Предложенная этим рассказом степень художественной сосредоточенности и "воплощенности" в современной литературе встречалась мне очень редко. Она способна ставить в тупик. Особенно русского читателя, развращенного адаптированностью (кажущейся!) художественной прозы к философскому или публицистическому повествованию. Развращенного всеми этими формулами, типа "Евгений Онегин как энциклопедия русской жизни". Мы ведь действительно привыкли считать роман или рассказ чем-то вроде художественно-развернутой социально-психологической и философски-нравственной максимы. Чем-то вроде "учебника жизни". Для слишком многих выучеников школьного курса русской литературы естественным продолжением чтения Чехова и Толстого стало чтение книг Карнеги. Разумеется, в этом вина и литературной критики, занятой выковыриванием из художественного текста его смыслов. Но критику деваться некуда, его загоняет в эту ловушку сама профессия, и он должен делать вид, что как бы не знает очевидного: магия художественного образ, "смысл" его логике не поддается изначально. По определению. Собственно, потому искусство и есть искусство. И настоящий критик исходит из этой невозможности адекватно на языке формулировок сформулировать эстетическое содержание текста - критик вынужден искать обходные пути, чтобы максимально близко подвести читателя к анализируемому тексту. Важно только, чтобы путь этот не перекрывал пути к реальному содержанию текста.

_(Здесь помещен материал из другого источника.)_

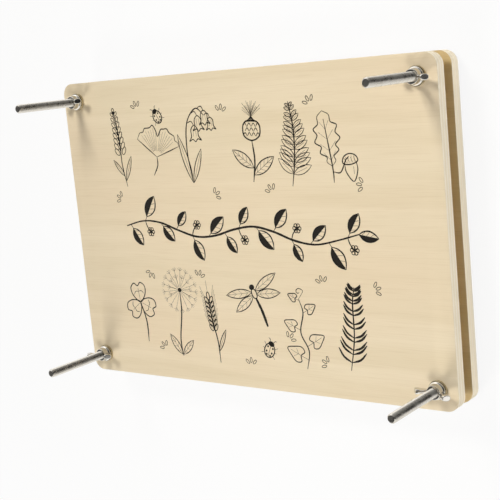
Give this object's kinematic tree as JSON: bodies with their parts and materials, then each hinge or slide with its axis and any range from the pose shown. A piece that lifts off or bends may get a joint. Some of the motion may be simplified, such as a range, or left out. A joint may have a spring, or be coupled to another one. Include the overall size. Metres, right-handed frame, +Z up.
{
  "type": "flower press",
  "caption": "Two round-cornered plywood boards on long coach bolts with wing nuts, pressing corrugated card and blotting paper to dry flowers flat.",
  "frame": {"origin": "middle of the press on the table, in the plane of the flat crowns of the four bolt heads", "axes": "+Z up, out of the printed face of the top board and along the bolts; +X along the long side of the boards; +Y along the short side, towards the top of the print"},
  "size_m": [0.297, 0.21, 0.086],
  "materials": {
    "plywood": "smooth sanded unvarnished basswood plywood, black line print on the top board",
    "bolt_steel": "bright nickel-plated rolled thread",
    "washer_steel": "bright nickel-plated, flat",
    "nut_steel": "polished nickel-plated casting",
    "corrugated_card": "brown kraft, fine flute",
    "blotting_paper": "soft matt absorbent paper"
  },
  "bodies": {
    "base": {"bottom_board": "plywood", "bolt_front_left": "bolt_steel", "bolt_front_right": "bolt_steel", "bolt_back_left": "bolt_steel", "bolt_back_right": "bolt_steel"},
    "top_board": {"top_board": "plywood", "washer_front_left": "washer_steel", "washer_front_right": "washer_steel", "washer_back_left": "washer_steel", "washer_back_right": "washer_steel"},
    "wing_nut_front_left": {"wing_nut_front_left": "nut_steel"},
    "wing_nut_front_right": {"wing_nut_front_right": "nut_steel"},
    "wing_nut_back_left": {"wing_nut_back_left": "nut_steel"},
    "wing_nut_back_right": {"wing_nut_back_right": "nut_steel"},
    "card_1": {"card_1": "corrugated_card"},
    "blotter_1": {"blotter_1": "blotting_paper"},
    "blotter_2": {"blotter_2": "blotting_paper"},
    "card_2": {"card_2": "corrugated_card"},
    "blotter_3": {"blotter_3": "blotting_paper"},
    "blotter_4": {"blotter_4": "blotting_paper"},
    "card_3": {"card_3": "corrugated_card"},
    "blotter_5": {"blotter_5": "blotting_paper"},
    "blotter_6": {"blotter_6": "blotting_paper"},
    "card_4": {"card_4": "corrugated_card"}
  },
  "joints": [
    {"name": "wing_nut_front_left_turn", "type": "hinge", "parent": "top_board", "child": "wing_nut_front_left", "pos_m": [-0.1355, -0.092, 0.0311], "axis": [0, 0, 1], "range_deg": [0, 17280]},
    {"name": "wing_nut_front_right_turn", "type": "hinge", "parent": "top_board", "child": "wing_nut_front_right", "pos_m": [0.1355, -0.092, 0.0311], "axis": [0, 0, 1], "range_deg": [0, 17280]},
    {"name": "wing_nut_back_left_turn", "type": "hinge", "parent": "top_board", "child": "wing_nut_back_left", "pos_m": [-0.1355, 0.092, 0.0311], "axis": [0, 0, 1], "range_deg": [0, 17280]},
    {"name": "wing_nut_back_right_turn", "type": "hinge", "parent": "top_board", "child": "wing_nut_back_right", "pos_m": [0.1355, 0.092, 0.0311], "axis": [0, 0, 1], "range_deg": [0, 17280]},
    {"name": "top_board_lift", "type": "slide", "parent": "base", "child": "top_board", "axis": [0, 0, 1], "range_m": [0, 0.048]},
    {"name": "card_1_lift", "type": "slide", "parent": "base", "child": "card_1", "axis": [0, 0, 1], "range_m": [0, 0.00144]},
    {"name": "blotter_1_lift", "type": "slide", "parent": "base", "child": "blotter_1", "axis": [0, 0, 1], "range_m": [0, 0.00288]},
    {"name": "blotter_2_lift", "type": "slide", "parent": "base", "child": "blotter_2", "axis": [0, 0, 1], "range_m": [0, 0.01344]},
    {"name": "card_2_lift", "type": "slide", "parent": "base", "child": "card_2", "axis": [0, 0, 1], "range_m": [0, 0.01488]},
    {"name": "blotter_3_lift", "type": "slide", "parent": "base", "child": "blotter_3", "axis": [0, 0, 1], "range_m": [0, 0.01632]},
    {"name": "blotter_4_lift", "type": "slide", "parent": "base", "child": "blotter_4", "axis": [0, 0, 1], "range_m": [0, 0.02688]},
    {"name": "card_3_lift", "type": "slide", "parent": "base", "child": "card_3", "axis": [0, 0, 1], "range_m": [0, 0.02832]},
    {"name": "blotter_5_lift", "type": "slide", "parent": "base", "child": "blotter_5", "axis": [0, 0, 1], "range_m": [0, 0.02976]},
    {"name": "blotter_6_lift", "type": "slide", "parent": "base", "child": "blotter_6", "axis": [0, 0, 1], "range_m": [0, 0.04032]},
    {"name": "card_4_lift", "type": "slide", "parent": "base", "child": "card_4", "axis": [0, 0, 1], "range_m": [0, 0.04176]}
  ],
  "couplings": [
    {"joint": "wing_nut_front_left_turn", "follows": "top_board_lift", "rad_per_m": 6283.2},
    {"joint": "wing_nut_front_right_turn", "follows": "top_board_lift", "rad_per_m": 6283.2},
    {"joint": "wing_nut_back_left_turn", "follows": "top_board_lift", "rad_per_m": 6283.2},
    {"joint": "wing_nut_back_right_turn", "follows": "top_board_lift", "rad_per_m": 6283.2},
    {"joint": "card_1_lift", "follows": "top_board_lift", "ratio": 0.03},
    {"joint": "blotter_1_lift", "follows": "top_board_lift", "ratio": 0.06},
    {"joint": "blotter_2_lift", "follows": "top_board_lift", "ratio": 0.28},
    {"joint": "card_2_lift", "follows": "top_board_lift", "ratio": 0.31},
    {"joint": "blotter_3_lift", "follows": "top_board_lift", "ratio": 0.34},
    {"joint": "blotter_4_lift", "follows": "top_board_lift", "ratio": 0.56},
    {"joint": "card_3_lift", "follows": "top_board_lift", "ratio": 0.59},
    {"joint": "blotter_5_lift", "follows": "top_board_lift", "ratio": 0.62},
    {"joint": "blotter_6_lift", "follows": "top_board_lift", "ratio": 0.84},
    {"joint": "card_4_lift", "follows": "top_board_lift", "ratio": 0.87}
  ]
}
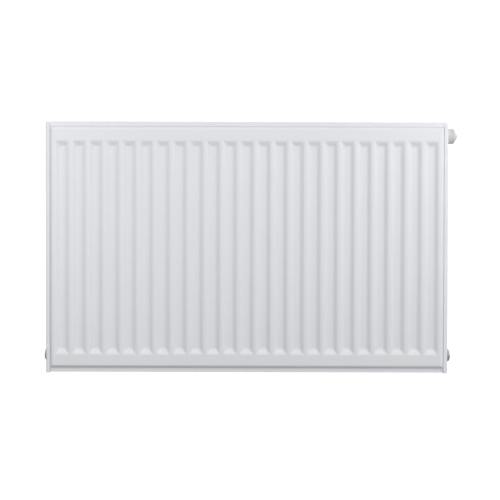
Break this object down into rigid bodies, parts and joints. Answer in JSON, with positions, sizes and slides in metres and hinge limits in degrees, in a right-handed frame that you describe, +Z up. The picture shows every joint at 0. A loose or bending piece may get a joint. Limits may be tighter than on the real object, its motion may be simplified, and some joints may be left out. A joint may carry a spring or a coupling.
{
  "type": "panel radiator with valve",
  "caption": "White steel panel radiator with a profiled front, slotted top grille, side covers, built-in valve under a screw cap, air vent and bottom connections.",
  "frame": {"origin": "on the wall-bracket plane, which the backs of the hanging lugs touch, at mid-width and at the height of the bottom edge", "axes": "+X to the right as the front is looked at, +Y into the wall, +Z up; the front faces -Y"},
  "size_m": [0.8375, 0.111, 0.5],
  "materials": {
    "white_powder_coat": "smooth white powder coat, satin to semi-gloss",
    "nickel_plated_brass": "nickel plated, turned",
    "brass": "bare, turned",
    "spring_steel": "bare spring steel, drawn wire and thin strip",
    "black_rubber": "matte black",
    "grey_plastic": "light grey moulded plastic",
    "white_plastic": "white moulded plastic"
  },
  "bodies": {
    "radiator": {"front_panel_outer_sheet": "white_powder_coat", "front_panel_inner_sheet": "white_powder_coat", "rear_panel_inner_sheet": "white_powder_coat", "rear_panel_outer_sheet": "white_powder_coat", "corner_tee_top_left": "white_powder_coat", "corner_tee_bottom_left": "white_powder_coat", "connection_block": "white_powder_coat", "valve_housing": "white_powder_coat", "riser_pipe": "white_powder_coat", "front_convector": "white_powder_coat", "rear_convector": "white_powder_coat", "hanging_lug_bottom_left": "white_powder_coat", "hanging_lug_bottom_right": "white_powder_coat", "hanging_lug_top_left": "white_powder_coat", "hanging_lug_top_right": "white_powder_coat", "cover_clip_front_bottom_left": "spring_steel", "cover_clip_front_bottom_right": "spring_steel", "cover_clip_front_top_left": "spring_steel", "cover_clip_front_top_right": "spring_steel", "grille_clip_front_left": "spring_steel", "grille_clip_front_right": "spring_steel", "cover_clip_rear_bottom_left": "spring_steel", "cover_clip_rear_bottom_right": "spring_steel", "cover_clip_rear_top_left": "spring_steel", "cover_clip_rear_top_right": "spring_steel", "grille_clip_rear_left": "spring_steel", "grille_clip_rear_right": "spring_steel", "valve_insert_body": "nickel_plated_brass", "valve_gland_nut": "nickel_plated_brass", "valve_spring": "spring_steel", "valve_o_ring": "black_rubber", "blanking_plug_left": "nickel_plated_brass", "blanking_plug_right": "nickel_plated_brass", "plug_o_ring_left": "black_rubber", "plug_o_ring_right": "black_rubber", "vent_plug_body": "nickel_plated_brass", "vent_o_ring": "black_rubber"},
    "presetting_ring": {"presetting_ring": "grey_plastic"},
    "valve_pin": {"valve_pin": "nickel_plated_brass", "valve_disc": "black_rubber"},
    "valve_cap": {"valve_cap": "grey_plastic"},
    "vent_outlet": {"vent_outlet_ring": "white_plastic"},
    "bleed_screw": {"vent_bleed_screw": "brass"},
    "top_grille": {"top_grille": "white_powder_coat"},
    "side_cover_left": {"side_cover_left": "white_powder_coat"},
    "side_cover_right": {"side_cover_right": "white_powder_coat"}
  },
  "joints": [
    {"name": "pin_travel", "type": "slide", "parent": "radiator", "child": "valve_pin", "axis": [1, 0, 0], "range_m": [0, 0.0025], "deforming": ["valve_spring"]},
    {"name": "cap_turn", "type": "hinge", "parent": "valve_pin", "child": "valve_cap", "pos_m": [0.413, -0.06, 0.4745], "axis": [1, 0, 0], "range_deg": [0, 600]},
    {"name": "presetting_turn", "type": "hinge", "parent": "radiator", "child": "presetting_ring", "pos_m": [0.4138, -0.06, 0.4745], "axis": [1, 0, 0], "range_deg": [0, 270]},
    {"name": "outlet_swivel", "type": "hinge", "parent": "radiator", "child": "vent_outlet", "pos_m": [-0.3998, -0.06, 0.4745], "axis": [-1, 0, 0], "continuous": true},
    {"name": "bleed_turn", "type": "hinge", "parent": "radiator", "child": "bleed_screw", "pos_m": [-0.3965, -0.06, 0.4745], "axis": [-1, 0, 0], "range_deg": [0, 360]},
    {"name": "grille_lift", "type": "slide", "parent": "radiator", "child": "top_grille", "axis": [0, 0, 1], "range_m": [0, 0.06]},
    {"name": "cover_left_pull", "type": "slide", "parent": "radiator", "child": "side_cover_left", "axis": [-1, 0, 0], "range_m": [0, 0.06]},
    {"name": "cover_right_pull", "type": "slide", "parent": "radiator", "child": "side_cover_right", "axis": [1, 0, 0], "range_m": [0, 0.06]}
  ],
  "couplings": [
    {"joint": "pin_travel", "follows": "cap_turn", "m_per_rad": 0.00023873}
  ]
}
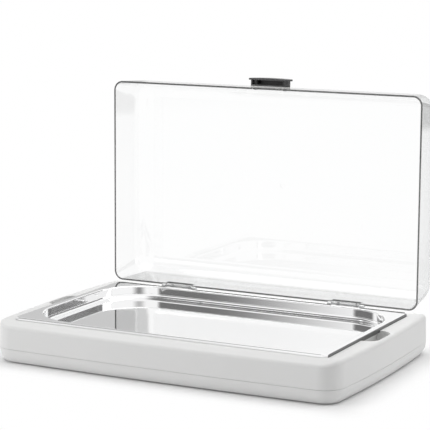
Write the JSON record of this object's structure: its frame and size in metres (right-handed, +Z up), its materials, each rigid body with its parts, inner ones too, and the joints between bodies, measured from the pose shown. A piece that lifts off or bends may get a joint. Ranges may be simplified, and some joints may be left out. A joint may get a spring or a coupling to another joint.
{
  "type": "chilled food display server",
  "caption": "White insulated base with a full-size steel pan over cold packs and a clear hinged hood with a cup handle, for keeping food cold on a buffet.",
  "frame": {"origin": "on the table top, under the middle of the steel pan", "axes": "+X to the right seen from the front, +Y to the back where the hinges are, +Z up"},
  "size_m": [0.5938, 0.4474, 0.427],
  "materials": {
    "shell": "satin moulded white",
    "foam": "bead foam",
    "pan_steel": "mirror polished",
    "screw_steel": "bright zinc",
    "foot_rubber": "matt",
    "pack": "translucent pale blue",
    "plug": "satin",
    "clear": "clear polished",
    "handle_black": "smooth black",
    "pad": "soft pale gasket",
    "insert_brass": "knurled"
  },
  "bodies": {
    "base": {"upper_shell": "shell", "lower_shell": "shell", "insulation_slab": "foam", "case_screws": "screw_steel", "foot_front_left": "foot_rubber", "foot_front_right": "foot_rubber", "foot_rear_left": "foot_rubber", "foot_rear_right": "foot_rubber", "cold_pack_left": "pack", "cold_pack_right": "pack", "cold_pack_plug_left": "plug", "cold_pack_plug_right": "plug", "hinge_block_left": "clear", "hinge_block_right": "clear", "hinge_pin_left": "screw_steel", "hinge_pin_right": "screw_steel", "hinge_screws": "screw_steel"},
    "hood": {"hood": "clear", "handle": "handle_black", "handle_pad": "pad", "handle_inserts": "insert_brass", "handle_screws": "screw_steel"},
    "pan": {"steel_pan": "pan_steel"}
  },
  "joints": [
    {"name": "hood_hinge", "type": "hinge", "parent": "base", "child": "hood", "pos_m": [0, 0.1735, 0.0681], "axis": [1, 0, 0], "range_deg": [0, 90]},
    {"name": "pan_lift", "type": "slide", "parent": "base", "child": "pan", "axis": [0, 0, 1], "range_m": [0, 0.05]}
  ]
}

Очень интересно в этом отношении замечание Мамардашвили по поводу "Униженных и оскорбленных" Достоевского, отметившего как самим автором продекларированный пафос романа вступает в противоречие с реальной его проблематикой:

"В действительности же... в этом романе происходит как раз полное выворачивание такой позиции. На самом деле, в нем наглядно представлено, в какое зло могут превращаться добрые намерения, если они остаются только естественными, то есть порождаемыми нашим психическим механизмом. /.../ Оказывается, желание добра даже у самых в психологическом смысле добрых людей порождает вокруг них такое зло, какое едва ли снится отъявленным злодеям".